The 15th hole at the Tamarisk Country Club in southern California is unexceptional as golf holes go, or so it must have seemed to Ken Venturi before he arrived there Sunday with a one-stroke lead in the $50,000 Palm Springs Classic. But Venturi sliced his first drive out of bounds, teed up again and hooked his second drive out of bounds and wound up with a 4 over par 8. Billy Maxwell, a chunky, sandy-haired Texan playing in the same threesome, took over the lead and played the next three holes as deliberately as an old codger settling himself in his favorite easy chair. He sank his final putt on the 18th, and dollar signs flashed across his mind. He had just won $5,300, the biggest haul of his life.

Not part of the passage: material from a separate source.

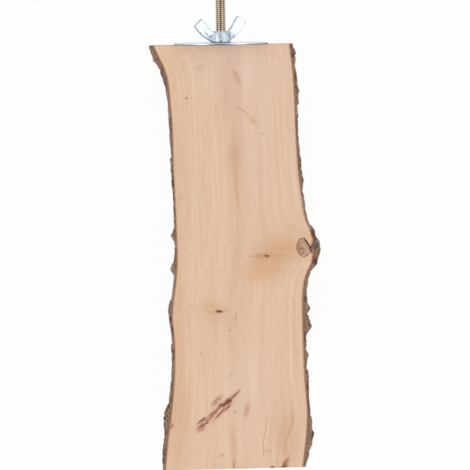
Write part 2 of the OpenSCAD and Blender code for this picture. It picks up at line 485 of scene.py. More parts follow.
def build_groups():
    """The effects that more than one finish uses."""
    # Soft spot on a face: an ellipse at a place, turned, with a soft rim. It is all plain numbers,
    # because dozens of them on one material would overfill the renderer's memory as vectors.
    sheet, given, out = shader_group(
        "Soft Mark",
        {**dict.fromkeys(("X", "Y", "Z", "Middle X", "Middle Y", "Middle Z"), 0.0),
         "Long": 2.0, "Wide": 1.0, "Turn": 0.0, "Softness": 0.5},
        ("Mask", "Reach"))
    x, y, z = [sheet.minus(given[axis], given["Middle " + axis]) for axis in "XYZ"]
    cosine, sine = sheet.math("COSINE", given["Turn"]), sheet.math("SINE", given["Turn"])
    along = sheet.math("MULTIPLY_ADD", x, cosine, sheet.times(y, sine))
    aside = sheet.minus(sheet.times(y, cosine), sheet.times(x, sine))
    along = sheet.math("DIVIDE", along, given["Long"])
    aside = sheet.math("DIVIDE", aside, given["Wide"])
    below = sheet.math("DIVIDE", z, 5.0)
    square = sheet.math("MULTIPLY_ADD", along, along, sheet.times(aside, aside))
    reach = sheet.math("SQRT", sheet.math("MULTIPLY_ADD", below, below, square))
    sheet.feed(out["Reach"], reach)
    sheet.feed(out["Mask"], sheet.span(reach, sheet.plus(given["Softness"], 1.0),
                                       sheet.minus(1.0, given["Softness"])))

    # Wood fibres: long thin streaks and short pores
    sheet, given, out = shader_group(
        "Wood Fibre", {"Place": None, "Across": 1.0, "Along": 0.04}, ("Streak", "Pores", "Height"))
    stretch = sheet.join(given["Across"], given["Along"], given["Across"])
    streak = sheet.noise(sheet.vector("MULTIPLY", given["Place"], stretch), 1.5, 4, 0.62)
    fine = sheet.noise(sheet.vector("MULTIPLY", given["Place"], stretch), 6.0, 2, 0.6)
    pores = sheet.span(fine, 0.6, 0.72)
    sheet.feed(out["Streak"], streak)
    sheet.feed(out["Pores"], pores)
    sheet.feed(out["Height"], sheet.minus(streak, sheet.times(pores, 0.5)))

    # Plated metal: cloudy patches, fine grain and scratches
    sheet, given, out = shader_group(
        "Plating", {"Place": None, "Patch Size": 3.0}, ("Patches", "Grain", "Scratches", "Height"))
    patches = sheet.noise(sheet.vector("DIVIDE", given["Place"],
                                       sheet.join(*[given["Patch Size"]] * 3)), 1.0, 4, 0.55, 0.4)
    grain = sheet.noise(given["Place"], 4.0, 3, 0.6)
    lines = sheet.vector("MULTIPLY", given["Place"], (0.35, 3.0, 0.35))
    turned = sheet.node("VectorRotate", {"Vector": lines, "Angle": 0.7}, rotation_type="Z_AXIS").outputs[0]
    first = sheet.noise(sheet.vector("MULTIPLY", turned, (1, 5, 5)), 1.0, 1, 0.5)
    second = sheet.noise(sheet.scaled(given["Place"], 5.5, 0.5, 0.5), 1.0, 1, 0.5)
    scratches = sheet.math("MAXIMUM", sheet.span(first, 0.66, 0.7), sheet.span(second, 0.68, 0.72))
    sheet.feed(out["Patches"], patches)
    sheet.feed(out["Grain"], grain)
    sheet.feed(out["Scratches"], scratches)
    sheet.feed(out["Height"], sheet.minus(sheet.math("MULTIPLY_ADD", patches, 2.0, grain),
                                          sheet.times(scratches, 0.5)))


# ---------------------------------------------------------------- settings

def length(name, text, default_mm, low=0.0, high=100.0):
    return FloatProperty(name=name, description=text, default=default_mm * MM, min=low * MM,
                         max=high * MM, unit="LENGTH", precision=4)


def colour(name, text, red, green, blue):
    return FloatVectorProperty(name=name, description=text, subtype="COLOR", size=4, min=0, max=1,
                               default=tone(red, green, blue))


def factor(name, text, default, high=1.0):
    return FloatProperty(name=name, description=text, default=default, min=0, max=high,
                         subtype="FACTOR" if high == 1.0 else "NONE")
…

Three days earlier, tall, skinny Don January, who had been a golfing teammate of Maxwell's at North Texas State College during the early 1950s, hit an eight-iron off the 15th at Indian Wells, one of the five golf courses on which the Palm Springs Classic is played, and won $50,000 for a hole in one just as Joe Campbell did the year before.
Those 90 to 100 migratory workers who follow the winter golfing trail from Los Angeles through the South have now been at each other for five consecutive weeks. As always, it is fascinating at this stage to try to handicap some of the newer faces who may soon join the front ranks.
One such, although at the age of 37 he can hardly be rated a neophyte, is Charlie Sifford. When he won the Long Beach Open in 1957 he was the first Negro ever to do so in a PGA event. A roly-poly fellow in a peaked golf cap, Sifford trudges along the fairways with a burned-out cigar stub in his mouth, for all the world as if he were playing just for kicks with his friends. Yet last year he won nearly $14,000, almost $9,000 of it on the PGA tour.
February 13, 1961
And there's the rub for Sifford. Once the tour leaves Arizona and pushes into the South, he has to leave it, and he can't rejoin the pros until they get back above the color line. Since he is no crusader of the Jackie Robinson stripe, Sifford has suffered more than eight years of semisegregation without blowing his top.
It is probably too late in his career for Sifford to expect to challenge the top golfers on the circuit, but this year he has done exceptionally well in the four tournaments he has entered. He turned in some fine early rounds at San Diego and San Francisco, and if the burden he has to carry is not too heavy he might very well win one of the big ones.
On a considerably more youthful level are a couple of 23-year-old string beans named Al Geiberger and Dave Hill. Each is beginning his second full year on the tour, and either is capable of running off with any of the tournaments along the circuit. Sunday, Geiberger tied for 16th with the tour's most consistent player so far, Gary Player, and long-hitting George Bayer, while Hill finished in a tie with Sifford and several others for 19th.
Geiberger is a tall blond who played on the USC golf team that won 57 consecutive victories. There is no outstanding feature of his game, unless it is his ability to play all the shots well from tee to green. "My main trouble when I joined the tour," he will tell you, "was that I'd played too much golf in good weather—no rain, no wind. The other thing I had to learn was how to play when you're ahead. You can't coast the way you could as an amateur."
Hill, a native of Jackson, Mich., is as exuberant as Geiberger is serious. After the first three rounds of the Crosby he was in second place with a 67 and a pair of 70s. On the last day he blew to an awful 85. Hill is inclined to think that most of his trouble belongs to his putter. If Hill's putter ever sank the number of shots he thinks it should, he would break every golfing record there is. But his wonderful enthusiasm makes him a refreshing addition to the tour.
A golfer who seems just on the verge of joining the front rank is Dave Marr, a 27-year-old Texan of slight proportions who reminds you a little bit of the young Ben Hogan in the way he moves on a golf course. Like so many fine playing pros, Marr's career began as an assistant to Claude Harmon at Winged Foot. He joined the tour full time last year and won his first tournament at the Sam Snead Festival in Greenbrier, when he had an awesome four-day score of three 67s and a 64. Marr has not started well this year, having won less than $700. But he is bound to do better.
Naturally, you couldn't think about the 1961 pro tour without first genuflecting to the enormous presence of Arnold Palmer. The crowds adore him. In fact, the general public is beginning to be a problem for Palmer. At the Crosby, where there were not enough experienced marshals to handle the unexpected mobs that followed him, there were moments when you felt Palmer's gallery was unwittingly costing him two or three strokes a round, maybe even more.
Palmer would be the last to make such a claim, particularly since he has been playing well. He won the San Diego Open with one of his patented stretch runs of birdies on the final round, and he finished respectably with a tie for fourth at the Crosby and a third at Palm Springs. His earnings of $8,300 have put him sixth on the list of money winners for 1961. But more important, there isn't a golfer around who feels safe with Palmer nipping at his heels.